Georgios Ioannis Paliaroutis Department of Electrical and Computer Engineering University of Thessaly Volos 38221, Greece gepaliar@uth.gr Pelopidas Tsoumanis Department of Electrical and Computer Engineering University of Thessaly Volos 38221, Greece petsouma@uth.gr Nestor Evmorfopoulos Department of Electrical and Computer Engineering University of Thessaly Volos 38221, Greece nestevmo@uth.gr

George Dimitriou Department of Electrical and Computer Engineering, and Department of Computer Science University of Thessaly Volos 38221, Greece dimitriu@uth.gr Georgios I. Stamoulis Department of Electrical and Computer Engineering, and Department of Computer Science University of Thessaly Volos 38221, Greece georges@uth.gr

Abstract—Integrated circuit susceptibility to radiationinduced faults remains a major reliability concern. The continuous downscaling of device feature size and the reduction in supply voltage in CMOS technology tend to worsen the problem. Thus, the evaluation of Soft Error Rate (SER) in the presence of multiple transient faults is necessary, since it remains an open research field. This tool is based on Monte-Carlo simulations and, in combination with the implementation of the masking mechanisms and the consideration of placement information, provides an accurate SER estimation.

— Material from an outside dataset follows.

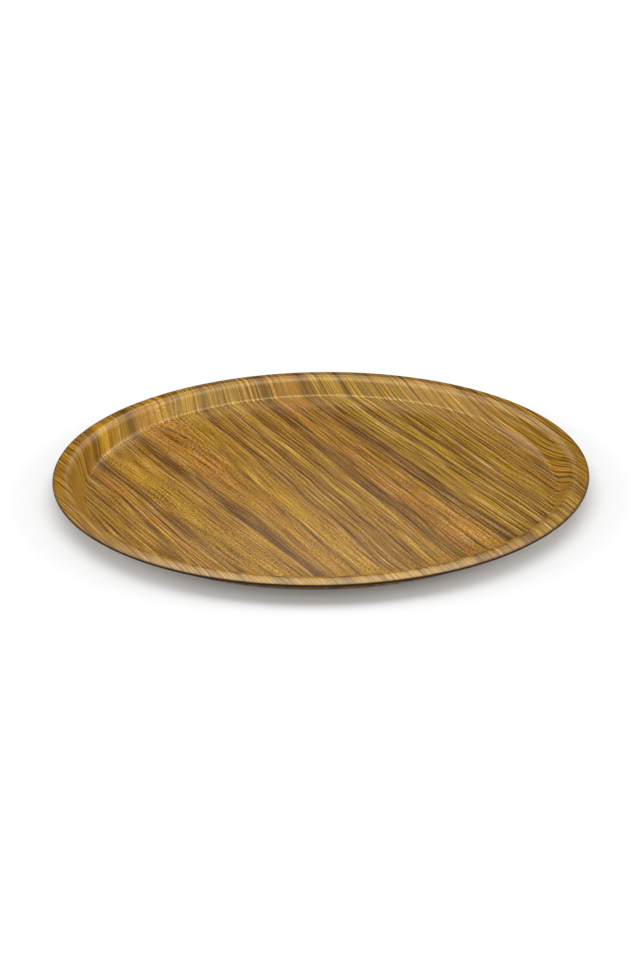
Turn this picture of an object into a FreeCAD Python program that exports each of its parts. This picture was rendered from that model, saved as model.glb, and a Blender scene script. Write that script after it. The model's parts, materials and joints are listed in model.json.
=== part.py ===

# Keywords—Masking mechanisms, multiple transient faults, sensitive regions, soft error rate, temperature, vulnerability

# I. INTRODUCTION

Reliability in VLSI circuits has always been a challenge during the design process, let alone in recent years where chips are more vulnerable to radiation-induced hazards [1], [2]. Alpha particles emitted from radioactive impurities in package material and high-energy particles from cosmic radiation may strike the silicon of an IC resulting in *transient faults* (TFs). The nature of this kind of errors is non-destructive since it may only affect the proper operation of the circuit. However, in critical systems this could cause an unexpected behavior. Thus, the need of identifying the impact of such errors on the circuit function is imperative. These errors are called soft errors and SER is the metric that indicates the grade of a circuit susceptibility to radiation-induced faults.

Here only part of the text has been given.